## What is required
Your task is to quote the listing below exactly, beginning with its first line and ending on the line bearing "AXIS_HEIGHT = BARREL_R".

*** Supplied material ***

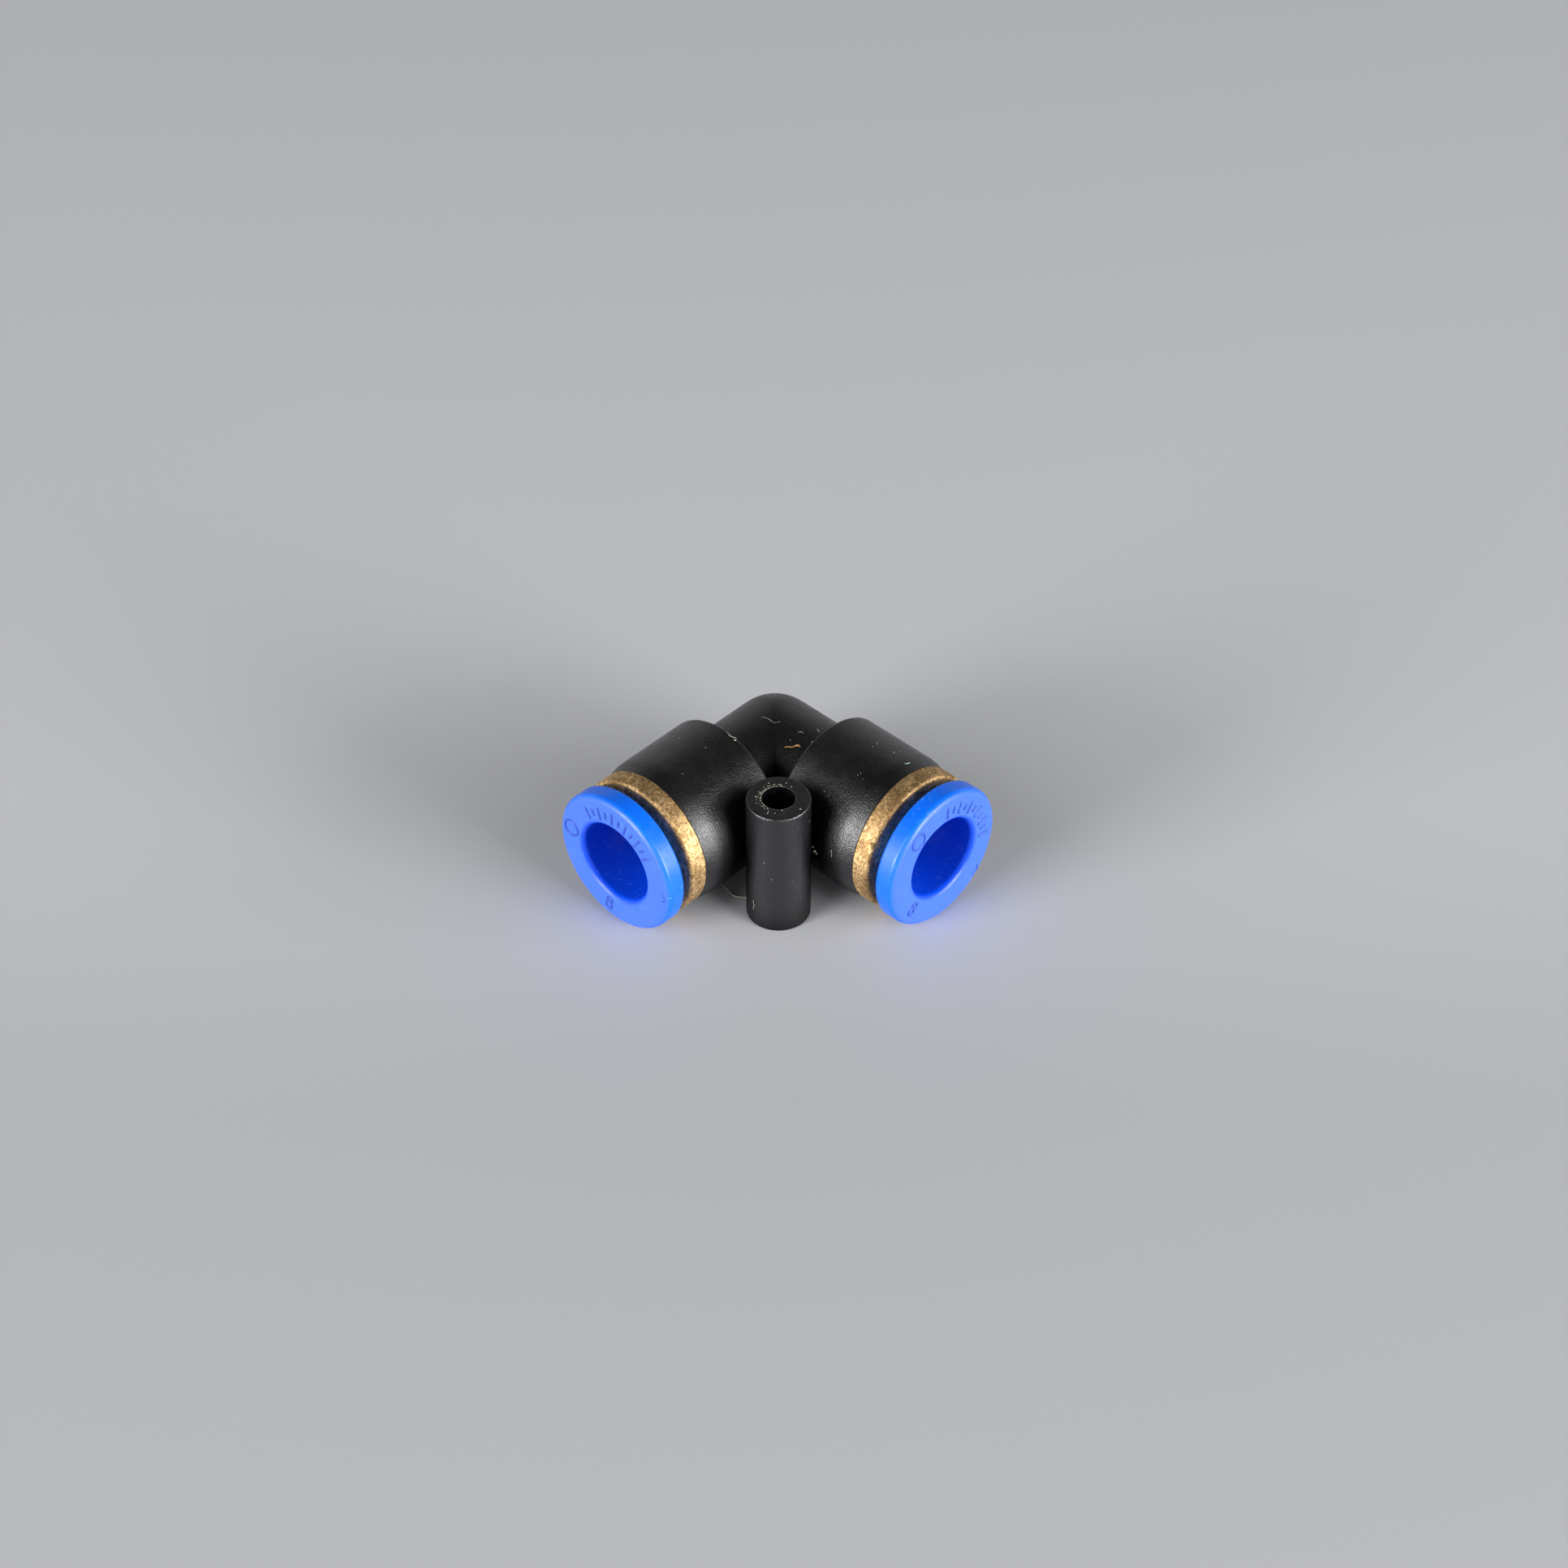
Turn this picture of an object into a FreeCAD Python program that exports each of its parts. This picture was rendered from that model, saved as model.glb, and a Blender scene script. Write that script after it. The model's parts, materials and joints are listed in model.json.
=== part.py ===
"""Elbow push-to-connect fitting for 8 mm tube, with an upright mounting boss.

Frame: origin on the mounting hole's axis at the resting plane, +Z up, right port towards +X,
left port towards -Y. The two port axes cross at (-OFFSET, OFFSET, AXIS_HEIGHT).
Each port's turned pieces are drawn as (s, r) profiles: s is the distance from that crossing
along the port axis, r the radius from the axis.
"""
import FreeCAD, Part
import math
import os

# Port layout (mm)
OFFSET = 10.0             # mounting hole axis to each port axis
BARREL_R = 7.3
AXIS_HEIGHT = BARREL_R    # the barrels rest on z = 0, as the boss does

# Moulded body
NECK_R = 5.5
CORNER_INSET = 0.5        # how far past the crossing the outer corner's round starts
BARREL_START = 6.85
BARREL_EDGE_ROUND = 0.3
TAPER_START = 15.1
TAPER_ROUND = 4.0
MOUTH = 16.6
MOUTH_R = 6.95
MOUTH_EDGE_ROUND = 0.15
PASSAGE_R = 3.05
TUBE_STOP = 6.4           # shoulder the inserted tube ends on
SOCKET_R = 4.1
SEAL_FLOOR = 9.9
SEAL_BORE_R = 5.6
SEAT_FLOOR = 11.7
COLLAR_BORE_R = 5.9

# Mounting boss and the web that ties it to the elbow
BOSS_R = 3.05
BOSS_HEIGHT = 14.1
BOSS_EDGE_ROUND = 0.2
HOLE_R = 1.6
WEB_THICKNESS = 3.0
WEB_HEIGHT = 5.7
PAD_SIZE = 2.4

# Brass collar
COLLAR_REAR = 13.4
COLLAR_FRONT = 18.5
COLLAR_RIM_R = 7.05
COLLAR_SKIRT_BORE_R = 5.5
COLLAR_LIP_REAR = 16.9
COLLAR_LIP_BORE_R = 4.97
COLLAR_EDGE_ROUND = 0.25

# Blue release sleeve, drawn at rest against its outer stop
SLEEVE_BORE_R = 4.1
SLEEVE_NOSE = 13.95
SLEEVE_NOSE_R = 4.4
SLEEVE_SKIRT_R = 4.9
BARB_R = 5.42
BARB_START = 15.2
BARB_FULL = 15.9
BARB_END = 16.7
FLANGE_BACK = 19.6
FLANGE_FRONT = 21.7
FLANGE_R = 7.2
FLANGE_FRONT_ROUND = 0.65
FLANGE_BACK_ROUND = 0.25
SLEEVE_LIP_ROUND = 0.6
SLOT_COUNT = 4
SLOT_WIDTH = 0.8
SLOT_END = 17.4

# Stainless lock claw
CLAW_RING_R = 5.82
CLAW_RING_BORE_R = 5.0
CLAW_REAR = 13.05
CLAW_THICKNESS = 0.25
CLAW_TIP_R = 4.05
CLAW_DROP = 0.75          # how far the teeth lean towards the tube stop
TOOTH_COUNT = 8
TOOTH_GAP = 0.5

# Claw seat
SEAT_FRONT = 12.95
SEAT_CONE_R = 5.18
SEAT_BORE_R = 4.15
SEAT_CONE_END = 12.13

# Lip seal
SEAL_HEEL_R = 4.25
SEAL_LIP_R = 4.05
SEAL_LIP_S = 10.7
SEAL_TOE_R = 4.4
SEAL_INNER_LEG_R = 4.6
SEAL_OUTER_LEG_R = 5.3
SEAL_GROOVE_R = 4.95
SEAL_GROOVE_S = 10.9

X_AXIS = FreeCAD.Vector(1, 0, 0)
Y_AXIS = FreeCAD.Vector(0, 1, 0)
Z_AXIS = FreeCAD.Vector(0, 0, 1)
CROSSING = FreeCAD.Vector(-OFFSET, OFFSET, AXIS_HEIGHT)

# Port name: rotation about +Z that takes local +X to the port's outward direction.
PORTS = {"right": 0, "left": -90}


def vec(x, y, z=0.0):
    return FreeCAD.Vector(x, y, z)


def rounded_face(corners):
    """Face from (x, y, round) corners; a round above zero becomes a tangent arc."""
    points = [vec(x, y) for x, y, _ in corners]
    starts, ends, arcs = [], [], []
    for i, (_, _, radius) in enumerate(corners):
        here, before, after = points[i], points[i - 1], points[(i + 1) % len(points)]
        to_before = (before - here).normalize()
        to_after = (after - here).normalize()
        if radius <= 0:
            starts.append(here)
            ends.append(here)
            arcs.append(None)
            continue
        half = to_before.getAngle(to_after) / 2
        reach = radius / math.tan(half)
        middle = here + (to_before + to_after).normalize() * (radius / math.sin(half) - radius)
        starts.append(here + to_before * reach)
        ends.append(here + to_after * reach)
        arcs.append(middle)
    edges = []
    for i in range(len(points)):
        if arcs[i] is not None:
            edges.append(Part.Arc(starts[i], arcs[i], ends[i]).toShape())
        following = starts[(i + 1) % len(points)]
        if ends[i].distanceToPoint(following) > 1e-6:
            edges.append(Part.makeLine(ends[i], following))
    return Part.Face(Part.Wire(edges))


def turned(*corners):
    """Solid of revolution about local +X from (s, r, round) corners; round may be left out."""
    full = [tuple(c) + (0,) * (3 - len(c)) for c in corners]
    return rounded_face(full).revolve(vec(0, 0), X_AXIS, 360)


def rod(radius, start, end):
    return Part.makeCylinder(radius, end - start, vec(start, 0, 0), X_AXIS)


def slots(count, width, depth_r, start, end):
    """Blades that cut evenly spaced radial slots, from the axis out to depth_r."""
    blade = Part.makeBox(end - start, width, depth_r, vec(start, -width / 2, 0))
    blades = [blade.copy() for _ in range(count)]
    for i, one in enumerate(blades):
        one.rotate(vec(0, 0), X_AXIS, 360 * i / count)
    return blades[0].fuse(blades[1:])


def at_port(shape, angle):
    """Turn a shape from the local port frame to its port and move it to the crossing."""
    placed = shape.copy()
    placed.rotate(vec(0, 0), Z_AXIS, angle)
    placed.translate(CROSSING)
    return placed


def on_both_ports(shape):
    return [at_port(shape, angle) for angle in PORTS.values()]


def outer_corner():
    """Mitred outside of the elbow, rounded about an upright axis just past the crossing."""
    reach = NECK_R + 1
    along_x = rod(NECK_R, -reach, reach)
    along_y = Part.makeCylinder(NECK_R, 2 * reach, vec(0, -reach, 0), Y_AXIS)
    beyond = Part.makeBox(reach, reach, 2 * reach, vec(-CORNER_INSET - reach, CORNER_INSET, -reach))
    half_chord = math.sqrt(NECK_R ** 2 - CORNER_INSET ** 2)
    top, bottom = vec(0, 0, half_chord), vec(0, 0, -half_chord)
    arc = Part.Arc(bottom, vec(0, NECK_R - CORNER_INSET, 0), top).toShape()
    outline = Part.Face(Part.Wire([arc, Part.makeLine(top, bottom)]))
    round_edge = outline.revolve(vec(0, 0), Z_AXIS, 90)
    round_edge.translate(vec(-CORNER_INSET, CORNER_INSET))
    corner = along_x.common(along_y).cut(beyond).fuse(round_edge)
    corner.translate(CROSSING)
    return corner


def boss():
    corners = [(HOLE_R, 0, 0), (BOSS_R, 0, BOSS_EDGE_ROUND),
               (BOSS_R, BOSS_HEIGHT, BOSS_EDGE_ROUND), (HOLE_R, BOSS_HEIGHT, 0)]
    face = rounded_face(corners)
    face.rotate(vec(0, 0), X_AXIS, 90)
    return face.revolve(vec(0, 0), Z_AXIS, 360)


def boss_web():
    """Diagonal web from the boss to the elbow, and a pad where the boss meets each barrel."""
    length = OFFSET * math.sqrt(2)
    web = Part.makeBox(length, WEB_THICKNESS, WEB_HEIGHT,
                       vec(0, -WEB_THICKNESS / 2, AXIS_HEIGHT - WEB_HEIGHT / 2))
    web.rotate(vec(0, 0), Z_AXIS, 135)
    low = AXIS_HEIGHT - PAD_SIZE / 2
    pad_right = Part.makeBox(PAD_SIZE, BOSS_R, PAD_SIZE, vec(-PAD_SIZE / 2, BOSS_R / 2, low))
    pad_left = Part.makeBox(BOSS_R, PAD_SIZE, PAD_SIZE, vec(-BOSS_R * 3 / 2, -PAD_SIZE / 2, low))
    return web.fuse([pad_right, pad_left])


def elbow_body():
    neck = rod(NECK_R, 0, BARREL_START + 1)
    barrel = turned((BARREL_START, 0), (BARREL_START, BARREL_R, BARREL_EDGE_ROUND),
                    (TAPER_START, BARREL_R, TAPER_ROUND), (MOUTH, MOUTH_R, MOUTH_EDGE_ROUND), (MOUTH, 0))
    outside = boss().fuse([boss_web(), outer_corner()] + on_both_ports(neck) + on_both_ports(barrel))
    inside = turned((0, 0), (0, PASSAGE_R), (TUBE_STOP, PASSAGE_R), (TUBE_STOP, SOCKET_R),
                    (SEAL_FLOOR, SOCKET_R), (SEAL_FLOOR, SEAL_BORE_R), (SEAT_FLOOR, SEAL_BORE_R),
                    (SEAT_FLOOR, COLLAR_BORE_R), (MOUTH + 1, COLLAR_BORE_R), (MOUTH + 1, 0))
    bend = Part.makeSphere(PASSAGE_R, CROSSING)
    hole = Part.makeCylinder(HOLE_R, BOSS_HEIGHT)
    return outside.cut(on_both_ports(inside)).cut(bend).cut(hole).removeSplitter()


def collar():
    return turned((COLLAR_REAR, COLLAR_SKIRT_BORE_R), (COLLAR_REAR, COLLAR_BORE_R),
                  (MOUTH, COLLAR_BORE_R), (MOUTH, COLLAR_RIM_R),
                  (COLLAR_FRONT, COLLAR_RIM_R, COLLAR_EDGE_ROUND),
                  (COLLAR_FRONT, COLLAR_LIP_BORE_R), (COLLAR_LIP_REAR, COLLAR_LIP_BORE_R),
                  (COLLAR_LIP_REAR, COLLAR_SKIRT_BORE_R))


def release_sleeve():
    sleeve = turned((SLEEVE_NOSE, SLEEVE_BORE_R), (SLEEVE_NOSE, SLEEVE_NOSE_R),
                    (BARB_START, SLEEVE_SKIRT_R), (BARB_FULL, BARB_R), (BARB_END, BARB_R),
                    (BARB_END, SLEEVE_SKIRT_R), (FLANGE_BACK, SLEEVE_SKIRT_R),
                    (FLANGE_BACK, FLANGE_R, FLANGE_BACK_ROUND),
                    (FLANGE_FRONT, FLANGE_R, FLANGE_FRONT_ROUND),
                    (FLANGE_FRONT, SLEEVE_BORE_R, SLEEVE_LIP_ROUND))
    return sleeve.cut(slots(SLOT_COUNT, SLOT_WIDTH, BARB_R + 1, SLEEVE_NOSE - 1, SLOT_END))


def lock_claw():
    front = CLAW_REAR + CLAW_THICKNESS
    claw = turned((CLAW_REAR, CLAW_RING_BORE_R), (CLAW_REAR, CLAW_RING_R), (front, CLAW_RING_R),
                  (front, CLAW_RING_BORE_R), (front - CLAW_DROP, CLAW_TIP_R),
                  (CLAW_REAR - CLAW_DROP, CLAW_TIP_R))
    return claw.cut(slots(TOOTH_COUNT, TOOTH_GAP, CLAW_RING_BORE_R, CLAW_REAR - 1, front + 1))


def claw_seat():
    return turned((SEAT_FLOOR, SEAT_BORE_R), (SEAT_FLOOR, COLLAR_BORE_R), (SEAT_FRONT, COLLAR_BORE_R),
                  (SEAT_FRONT, SEAT_CONE_R), (SEAT_CONE_END, SEAT_BORE_R))


def seal():
    return turned((SEAL_FLOOR, SEAL_TOE_R), (SEAL_FLOOR, SEAL_INNER_LEG_R),
                  (SEAL_GROOVE_S, SEAL_GROOVE_R), (SEAL_FLOOR, SEAL_OUTER_LEG_R),
                  (SEAL_FLOOR, SEAL_BORE_R), (SEAT_FLOOR, SEAL_BORE_R), (SEAT_FLOOR, SEAL_HEEL_R),
                  (SEAL_LIP_S, SEAL_LIP_R))


def main():
    os.makedirs("parts", exist_ok=True)
    nodes = {"elbow_body": elbow_body()}
    port_pieces = {"collar": collar(), "release_sleeve": release_sleeve(), "lock_claw": lock_claw(),
                   "claw_seat": claw_seat(), "seal": seal()}
    for side, angle in PORTS.items():
        for name, shape in port_pieces.items():
            nodes[side + "_" + name] = at_port(shape, angle)
    for name, shape in nodes.items():
        shape.exportStep("parts/" + name + ".step")


main()
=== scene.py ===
"""Looks for the elbow push-to-connect fitting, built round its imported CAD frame.

Lengths are written in millimetres and turned into metres when a mesh is made. A port's own
coordinates are s, the distance along its axis from the crossing of the two axes, and a radius
and an angle about that axis, the angle counted from level, anticlockwise seen from outside.
"""
import json
import math
import random

import bmesh
import bpy
from mathutils import Matrix, Vector, noise
from mathutils.bvhtree import BVHTree


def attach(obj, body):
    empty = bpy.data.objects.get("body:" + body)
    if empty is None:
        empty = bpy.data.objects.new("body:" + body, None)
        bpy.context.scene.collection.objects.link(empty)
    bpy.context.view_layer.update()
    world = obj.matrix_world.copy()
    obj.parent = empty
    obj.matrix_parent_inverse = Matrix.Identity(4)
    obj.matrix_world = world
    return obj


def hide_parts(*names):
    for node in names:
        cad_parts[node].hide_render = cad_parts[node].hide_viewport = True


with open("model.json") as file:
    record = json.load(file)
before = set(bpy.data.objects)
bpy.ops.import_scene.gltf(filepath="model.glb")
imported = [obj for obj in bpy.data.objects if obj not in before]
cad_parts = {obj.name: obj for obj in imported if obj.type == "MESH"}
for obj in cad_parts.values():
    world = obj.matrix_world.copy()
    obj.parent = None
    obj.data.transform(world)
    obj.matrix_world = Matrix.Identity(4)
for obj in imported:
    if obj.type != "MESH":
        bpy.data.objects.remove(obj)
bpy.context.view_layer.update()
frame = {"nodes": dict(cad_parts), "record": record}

MM = 0.001

# Camera, in degrees, metres and millimetres of lens
CAMERA_AZIMUTH = 43.58
CAMERA_ELEVATION = 41.82
CAMERA_ROLL = 0.098
CAMERA_DISTANCE = 400 * MM
CAMERA_LENS = 98.5
CAMERA_SENSOR = 36.0
AIM = Vector((0, 0, 7.0)) * MM
AIM_RIGHT = 0.509 * MM
AIM_UP = 6.591 * MM

# Ports
OFFSET = 10.0  # from the mounting hole's axis to each port's axis
AXIS_HEIGHT = 7.3
MOUTH = 16.6
FLANGE_FRONT = 21.7
FLANGE_OUTSIDE = (11.35, 11.66)  # from the rounded rim to the flat face, out from the hole's axis; the face's painted paler tone sets in across it
SLEEVE_BORE_EDGE = (4.15, 4.7)   # from the bore to the flange face, in radius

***

## The result
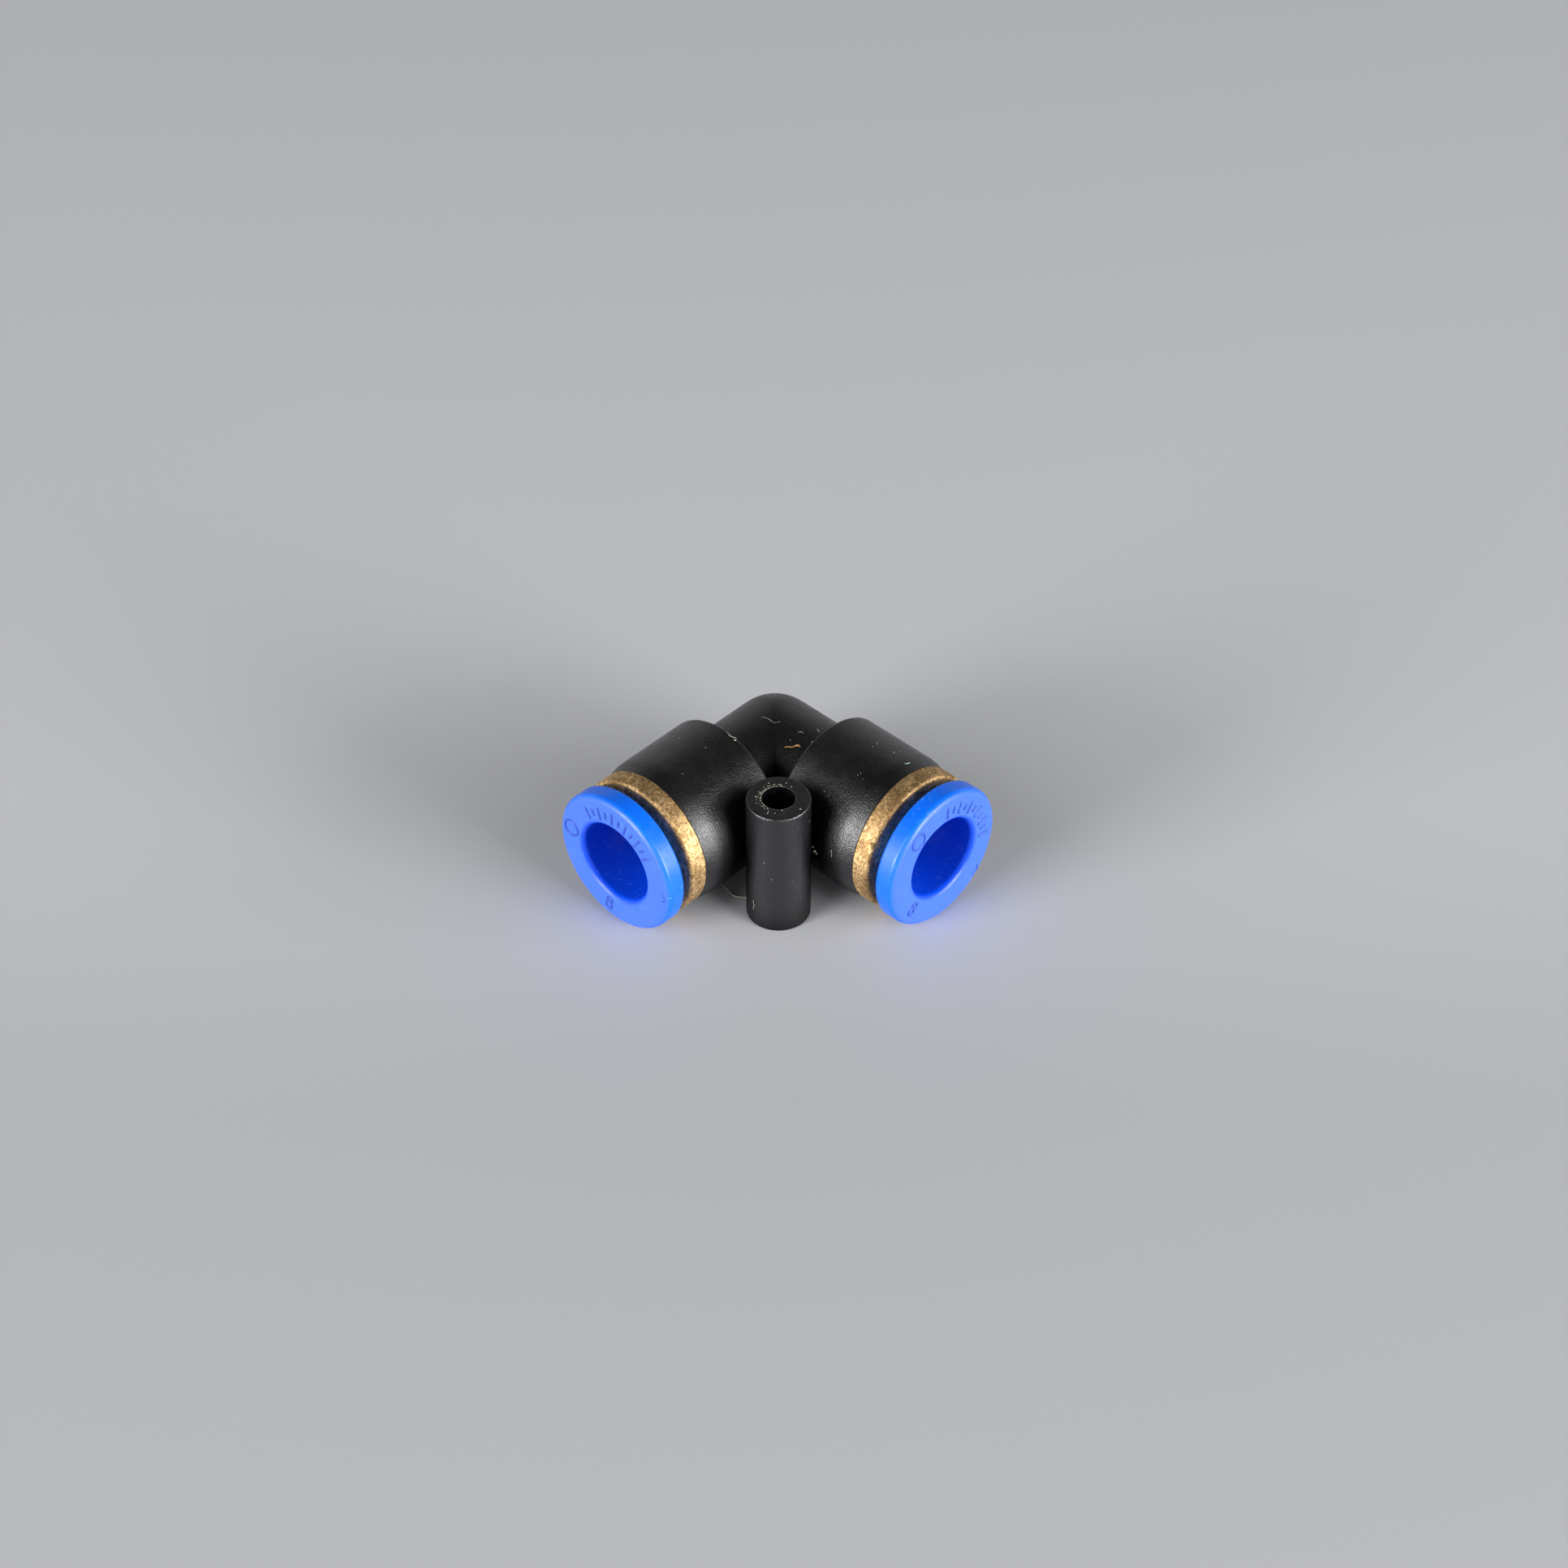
Turn this picture of an object into a FreeCAD Python program that exports each of its parts. This picture was rendered from that model, saved as model.glb, and a Blender scene script. Write that script after it. The model's parts, materials and joints are listed in model.json.
=== part.py ===
"""Elbow push-to-connect fitting for 8 mm tube, with an upright mounting boss.

Frame: origin on the mounting hole's axis at the resting plane, +Z up, right port towards +X,
left port towards -Y. The two port axes cross at (-OFFSET, OFFSET, AXIS_HEIGHT).
Each port's turned pieces are drawn as (s, r) profiles: s is the distance from that crossing
along the port axis, r the radius from the axis.
"""
import FreeCAD, Part
import math
import os

# Port layout (mm)
OFFSET = 10.0             # mounting hole axis to each port axis
BARREL_R = 7.3
AXIS_HEIGHT = BARREL_R    # the barrels rest on z = 0, as the boss does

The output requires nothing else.